Repeat the lines below exactly as written, please, from the line with "for item in" to the line with "for body, members", both lines included, and no others.

DATA ENTRIES:
+ + + + + + +

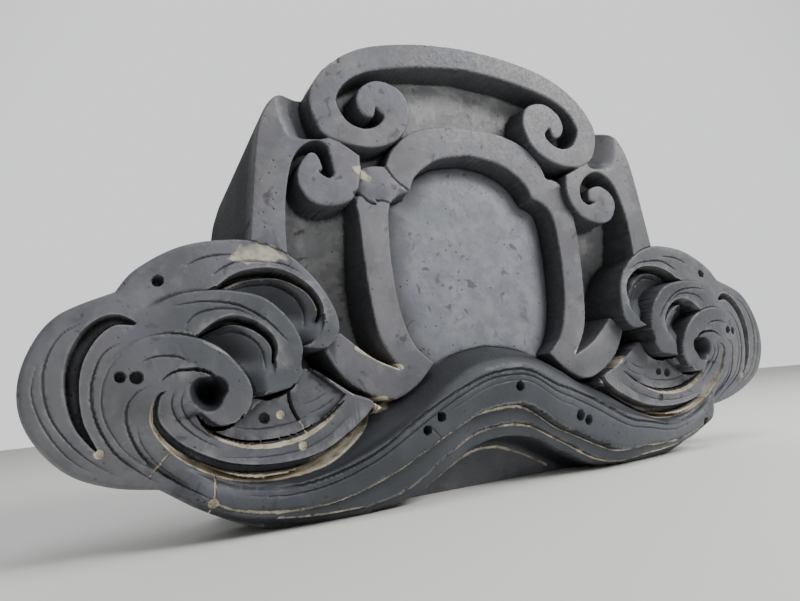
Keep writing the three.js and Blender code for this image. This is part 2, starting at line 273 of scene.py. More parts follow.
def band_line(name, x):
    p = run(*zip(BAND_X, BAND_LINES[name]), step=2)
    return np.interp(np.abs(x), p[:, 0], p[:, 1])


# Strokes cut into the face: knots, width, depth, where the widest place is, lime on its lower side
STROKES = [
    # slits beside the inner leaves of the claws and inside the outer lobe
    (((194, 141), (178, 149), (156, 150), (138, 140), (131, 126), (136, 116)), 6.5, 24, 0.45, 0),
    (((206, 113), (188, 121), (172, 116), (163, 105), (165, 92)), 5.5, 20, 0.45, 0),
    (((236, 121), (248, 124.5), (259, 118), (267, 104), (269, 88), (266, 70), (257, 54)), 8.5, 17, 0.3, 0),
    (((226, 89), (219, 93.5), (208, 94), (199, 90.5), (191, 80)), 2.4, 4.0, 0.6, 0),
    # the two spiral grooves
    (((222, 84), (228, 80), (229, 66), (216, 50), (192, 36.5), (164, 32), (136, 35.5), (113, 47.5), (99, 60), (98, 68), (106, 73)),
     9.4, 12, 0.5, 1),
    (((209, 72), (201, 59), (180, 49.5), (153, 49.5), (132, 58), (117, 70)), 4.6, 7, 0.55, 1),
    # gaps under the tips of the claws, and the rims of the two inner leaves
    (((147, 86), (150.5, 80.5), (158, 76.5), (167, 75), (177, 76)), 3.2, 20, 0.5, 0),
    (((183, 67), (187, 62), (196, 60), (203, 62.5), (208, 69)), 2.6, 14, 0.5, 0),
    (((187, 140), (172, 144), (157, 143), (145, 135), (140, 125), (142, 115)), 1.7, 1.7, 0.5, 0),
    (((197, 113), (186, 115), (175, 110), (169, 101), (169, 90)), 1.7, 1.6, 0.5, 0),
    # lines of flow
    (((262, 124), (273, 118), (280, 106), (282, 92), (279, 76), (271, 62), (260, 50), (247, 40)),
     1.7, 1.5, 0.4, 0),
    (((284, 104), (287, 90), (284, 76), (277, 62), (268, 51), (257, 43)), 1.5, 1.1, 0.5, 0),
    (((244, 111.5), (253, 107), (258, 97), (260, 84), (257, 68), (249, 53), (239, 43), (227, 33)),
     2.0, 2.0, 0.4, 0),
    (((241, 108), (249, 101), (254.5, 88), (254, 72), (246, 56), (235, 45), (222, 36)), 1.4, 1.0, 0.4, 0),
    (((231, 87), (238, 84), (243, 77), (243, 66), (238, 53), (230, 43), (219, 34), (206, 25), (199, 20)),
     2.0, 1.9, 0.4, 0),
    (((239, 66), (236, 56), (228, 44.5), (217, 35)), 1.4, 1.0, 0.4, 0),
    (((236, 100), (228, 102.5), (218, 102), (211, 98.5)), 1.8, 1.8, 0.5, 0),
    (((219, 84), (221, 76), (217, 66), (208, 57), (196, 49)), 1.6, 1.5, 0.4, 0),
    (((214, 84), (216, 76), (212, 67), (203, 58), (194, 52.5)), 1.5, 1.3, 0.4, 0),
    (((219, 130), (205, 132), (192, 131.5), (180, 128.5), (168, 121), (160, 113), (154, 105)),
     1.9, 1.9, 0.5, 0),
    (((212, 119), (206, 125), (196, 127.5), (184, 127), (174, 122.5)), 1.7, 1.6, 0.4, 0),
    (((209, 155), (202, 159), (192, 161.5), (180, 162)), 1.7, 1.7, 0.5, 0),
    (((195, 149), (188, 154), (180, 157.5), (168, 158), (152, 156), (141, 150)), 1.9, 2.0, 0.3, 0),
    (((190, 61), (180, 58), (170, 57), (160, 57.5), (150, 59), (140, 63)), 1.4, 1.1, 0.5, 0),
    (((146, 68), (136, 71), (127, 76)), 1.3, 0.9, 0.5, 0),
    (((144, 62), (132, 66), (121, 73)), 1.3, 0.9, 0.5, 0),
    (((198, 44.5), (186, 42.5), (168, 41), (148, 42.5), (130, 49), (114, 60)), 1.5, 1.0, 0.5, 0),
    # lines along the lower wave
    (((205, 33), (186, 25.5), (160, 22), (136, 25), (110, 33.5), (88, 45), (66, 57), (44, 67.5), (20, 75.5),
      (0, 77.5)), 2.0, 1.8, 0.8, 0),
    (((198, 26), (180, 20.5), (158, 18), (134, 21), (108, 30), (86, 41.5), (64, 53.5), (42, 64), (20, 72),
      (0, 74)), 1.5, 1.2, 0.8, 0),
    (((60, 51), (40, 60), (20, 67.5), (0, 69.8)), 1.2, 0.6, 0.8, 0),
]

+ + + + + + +

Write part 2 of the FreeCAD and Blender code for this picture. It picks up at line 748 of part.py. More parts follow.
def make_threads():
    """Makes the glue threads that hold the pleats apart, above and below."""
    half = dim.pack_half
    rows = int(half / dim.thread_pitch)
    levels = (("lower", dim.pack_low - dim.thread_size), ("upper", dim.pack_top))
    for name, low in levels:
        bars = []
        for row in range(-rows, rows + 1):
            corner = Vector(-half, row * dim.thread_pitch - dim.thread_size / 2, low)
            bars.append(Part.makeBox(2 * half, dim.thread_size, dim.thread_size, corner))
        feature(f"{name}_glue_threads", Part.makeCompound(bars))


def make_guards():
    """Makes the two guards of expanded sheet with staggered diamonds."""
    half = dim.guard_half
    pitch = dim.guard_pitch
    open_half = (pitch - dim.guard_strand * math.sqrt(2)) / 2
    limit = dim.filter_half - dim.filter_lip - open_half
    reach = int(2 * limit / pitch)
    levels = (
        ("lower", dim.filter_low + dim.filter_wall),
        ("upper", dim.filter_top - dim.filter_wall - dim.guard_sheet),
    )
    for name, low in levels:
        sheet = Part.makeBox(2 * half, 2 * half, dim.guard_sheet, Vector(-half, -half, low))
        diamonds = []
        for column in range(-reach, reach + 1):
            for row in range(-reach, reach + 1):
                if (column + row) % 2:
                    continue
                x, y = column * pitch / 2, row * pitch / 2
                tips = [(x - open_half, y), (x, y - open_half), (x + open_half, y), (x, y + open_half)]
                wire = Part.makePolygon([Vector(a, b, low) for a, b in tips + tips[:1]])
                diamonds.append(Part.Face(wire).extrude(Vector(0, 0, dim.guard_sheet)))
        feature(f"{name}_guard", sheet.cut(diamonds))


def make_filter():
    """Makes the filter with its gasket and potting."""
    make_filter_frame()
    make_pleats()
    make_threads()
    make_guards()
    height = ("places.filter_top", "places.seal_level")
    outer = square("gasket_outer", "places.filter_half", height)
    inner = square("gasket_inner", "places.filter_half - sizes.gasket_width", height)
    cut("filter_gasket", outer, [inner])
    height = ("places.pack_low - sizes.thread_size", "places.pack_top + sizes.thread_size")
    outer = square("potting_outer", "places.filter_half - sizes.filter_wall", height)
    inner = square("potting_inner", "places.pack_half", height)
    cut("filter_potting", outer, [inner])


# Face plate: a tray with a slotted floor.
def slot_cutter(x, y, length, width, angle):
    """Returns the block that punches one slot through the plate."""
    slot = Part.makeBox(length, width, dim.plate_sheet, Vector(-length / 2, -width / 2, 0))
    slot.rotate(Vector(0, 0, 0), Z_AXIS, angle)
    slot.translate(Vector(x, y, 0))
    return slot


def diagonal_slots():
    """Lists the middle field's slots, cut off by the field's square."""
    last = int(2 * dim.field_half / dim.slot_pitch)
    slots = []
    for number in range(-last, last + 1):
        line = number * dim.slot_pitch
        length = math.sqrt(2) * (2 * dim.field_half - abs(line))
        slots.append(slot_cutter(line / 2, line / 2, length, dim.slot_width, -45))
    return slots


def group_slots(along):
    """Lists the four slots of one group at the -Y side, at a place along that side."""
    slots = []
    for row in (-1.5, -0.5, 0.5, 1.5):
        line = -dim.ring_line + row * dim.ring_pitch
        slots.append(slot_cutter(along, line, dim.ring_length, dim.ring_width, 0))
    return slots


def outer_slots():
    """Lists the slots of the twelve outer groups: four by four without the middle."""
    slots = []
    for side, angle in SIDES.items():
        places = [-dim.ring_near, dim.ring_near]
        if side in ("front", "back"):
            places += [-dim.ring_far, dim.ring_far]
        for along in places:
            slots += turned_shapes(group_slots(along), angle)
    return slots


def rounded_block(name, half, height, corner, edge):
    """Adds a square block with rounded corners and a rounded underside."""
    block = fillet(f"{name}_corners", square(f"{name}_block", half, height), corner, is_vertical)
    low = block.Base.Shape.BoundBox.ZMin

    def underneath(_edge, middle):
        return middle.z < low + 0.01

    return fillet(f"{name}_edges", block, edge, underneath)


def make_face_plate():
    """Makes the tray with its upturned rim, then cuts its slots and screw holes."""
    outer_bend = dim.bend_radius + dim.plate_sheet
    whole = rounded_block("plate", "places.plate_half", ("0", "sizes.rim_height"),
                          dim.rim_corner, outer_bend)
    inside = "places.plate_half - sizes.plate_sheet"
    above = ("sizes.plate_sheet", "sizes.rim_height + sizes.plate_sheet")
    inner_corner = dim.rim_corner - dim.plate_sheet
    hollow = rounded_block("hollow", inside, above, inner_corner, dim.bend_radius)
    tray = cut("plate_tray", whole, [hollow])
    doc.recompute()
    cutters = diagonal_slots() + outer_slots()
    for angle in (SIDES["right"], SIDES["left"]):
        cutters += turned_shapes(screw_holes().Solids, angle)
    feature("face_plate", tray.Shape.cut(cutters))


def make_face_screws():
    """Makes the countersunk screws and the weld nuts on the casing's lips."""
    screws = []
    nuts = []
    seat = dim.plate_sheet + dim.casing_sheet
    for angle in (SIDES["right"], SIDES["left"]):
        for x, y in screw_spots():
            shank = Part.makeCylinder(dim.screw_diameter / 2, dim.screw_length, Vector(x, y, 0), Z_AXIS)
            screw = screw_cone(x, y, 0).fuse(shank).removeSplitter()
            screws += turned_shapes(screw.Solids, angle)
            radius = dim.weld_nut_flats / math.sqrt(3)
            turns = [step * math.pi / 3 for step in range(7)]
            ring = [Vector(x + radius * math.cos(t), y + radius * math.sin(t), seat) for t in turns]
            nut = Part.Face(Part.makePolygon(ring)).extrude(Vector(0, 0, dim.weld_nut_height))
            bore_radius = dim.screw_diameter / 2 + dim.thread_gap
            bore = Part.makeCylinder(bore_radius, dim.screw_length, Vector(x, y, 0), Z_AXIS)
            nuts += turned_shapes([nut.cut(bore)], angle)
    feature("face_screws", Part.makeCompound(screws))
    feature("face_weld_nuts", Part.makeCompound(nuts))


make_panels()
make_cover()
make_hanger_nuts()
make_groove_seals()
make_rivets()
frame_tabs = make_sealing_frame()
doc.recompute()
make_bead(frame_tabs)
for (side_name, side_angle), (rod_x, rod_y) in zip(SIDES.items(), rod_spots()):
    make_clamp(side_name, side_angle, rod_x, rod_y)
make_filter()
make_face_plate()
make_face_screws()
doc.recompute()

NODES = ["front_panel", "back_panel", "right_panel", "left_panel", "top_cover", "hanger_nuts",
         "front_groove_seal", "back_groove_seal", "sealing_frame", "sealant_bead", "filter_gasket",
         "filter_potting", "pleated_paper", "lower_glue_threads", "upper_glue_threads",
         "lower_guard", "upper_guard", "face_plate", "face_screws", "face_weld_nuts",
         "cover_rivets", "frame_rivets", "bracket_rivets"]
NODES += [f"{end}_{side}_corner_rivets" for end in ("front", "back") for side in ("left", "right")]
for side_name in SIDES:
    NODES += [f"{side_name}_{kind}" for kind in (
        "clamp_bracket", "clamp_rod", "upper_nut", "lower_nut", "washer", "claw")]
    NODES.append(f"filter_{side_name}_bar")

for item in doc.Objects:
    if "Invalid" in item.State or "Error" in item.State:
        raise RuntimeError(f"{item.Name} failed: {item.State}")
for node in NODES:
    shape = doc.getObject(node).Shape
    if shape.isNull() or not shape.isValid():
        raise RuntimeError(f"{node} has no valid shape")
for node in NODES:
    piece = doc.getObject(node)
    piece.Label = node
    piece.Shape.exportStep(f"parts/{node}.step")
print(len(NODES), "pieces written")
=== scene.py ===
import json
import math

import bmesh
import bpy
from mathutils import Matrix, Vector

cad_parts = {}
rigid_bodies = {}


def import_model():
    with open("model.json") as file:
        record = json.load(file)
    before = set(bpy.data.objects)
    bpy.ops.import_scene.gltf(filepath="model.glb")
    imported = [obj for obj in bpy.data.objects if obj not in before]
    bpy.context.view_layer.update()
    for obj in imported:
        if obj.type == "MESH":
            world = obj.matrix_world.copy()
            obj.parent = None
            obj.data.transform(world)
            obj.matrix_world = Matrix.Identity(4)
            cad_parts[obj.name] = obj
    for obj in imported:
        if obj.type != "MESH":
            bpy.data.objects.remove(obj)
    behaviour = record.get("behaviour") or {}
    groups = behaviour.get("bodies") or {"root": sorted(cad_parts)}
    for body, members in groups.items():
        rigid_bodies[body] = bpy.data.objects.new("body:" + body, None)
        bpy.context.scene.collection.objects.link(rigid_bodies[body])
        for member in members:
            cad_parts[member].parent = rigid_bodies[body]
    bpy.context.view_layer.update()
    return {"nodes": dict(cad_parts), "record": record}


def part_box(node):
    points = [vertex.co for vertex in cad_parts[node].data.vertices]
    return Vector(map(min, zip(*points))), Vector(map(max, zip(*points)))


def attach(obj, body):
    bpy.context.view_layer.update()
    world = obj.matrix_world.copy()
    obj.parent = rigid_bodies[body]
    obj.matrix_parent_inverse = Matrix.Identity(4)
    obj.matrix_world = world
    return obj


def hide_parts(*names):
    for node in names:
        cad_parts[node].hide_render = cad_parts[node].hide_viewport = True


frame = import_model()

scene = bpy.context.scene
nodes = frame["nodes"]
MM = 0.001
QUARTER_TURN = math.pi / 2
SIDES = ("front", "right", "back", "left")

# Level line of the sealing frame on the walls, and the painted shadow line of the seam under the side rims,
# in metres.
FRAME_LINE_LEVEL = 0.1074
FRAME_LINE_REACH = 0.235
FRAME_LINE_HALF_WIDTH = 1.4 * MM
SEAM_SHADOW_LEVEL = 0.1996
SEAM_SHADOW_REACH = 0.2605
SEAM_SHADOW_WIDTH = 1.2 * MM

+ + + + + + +

FINISHED TASK:
for item in doc.Objects:
    if "Invalid" in item.State or "Error" in item.State:
        raise RuntimeError(f"{item.Name} failed: {item.State}")
for node in NODES:
    shape = doc.getObject(node).Shape
    if shape.isNull() or not shape.isValid():
        raise RuntimeError(f"{node} has no valid shape")
for node in NODES:
    piece = doc.getObject(node)
    piece.Label = node
    piece.Shape.exportStep(f"parts/{node}.step")
print(len(NODES), "pieces written")
=== scene.py ===
import json
import math

import bmesh
import bpy
from mathutils import Matrix, Vector

cad_parts = {}
rigid_bodies = {}


def import_model():
    with open("model.json") as file:
        record = json.load(file)
    before = set(bpy.data.objects)
    bpy.ops.import_scene.gltf(filepath="model.glb")
    imported = [obj for obj in bpy.data.objects if obj not in before]
    bpy.context.view_layer.update()
    for obj in imported:
        if obj.type == "MESH":
            world = obj.matrix_world.copy()
            obj.parent = None
            obj.data.transform(world)
            obj.matrix_world = Matrix.Identity(4)
            cad_parts[obj.name] = obj
    for obj in imported:
        if obj.type != "MESH":
            bpy.data.objects.remove(obj)
    behaviour = record.get("behaviour") or {}
    groups = behaviour.get("bodies") or {"root": sorted(cad_parts)}
    for body, members in groups.items():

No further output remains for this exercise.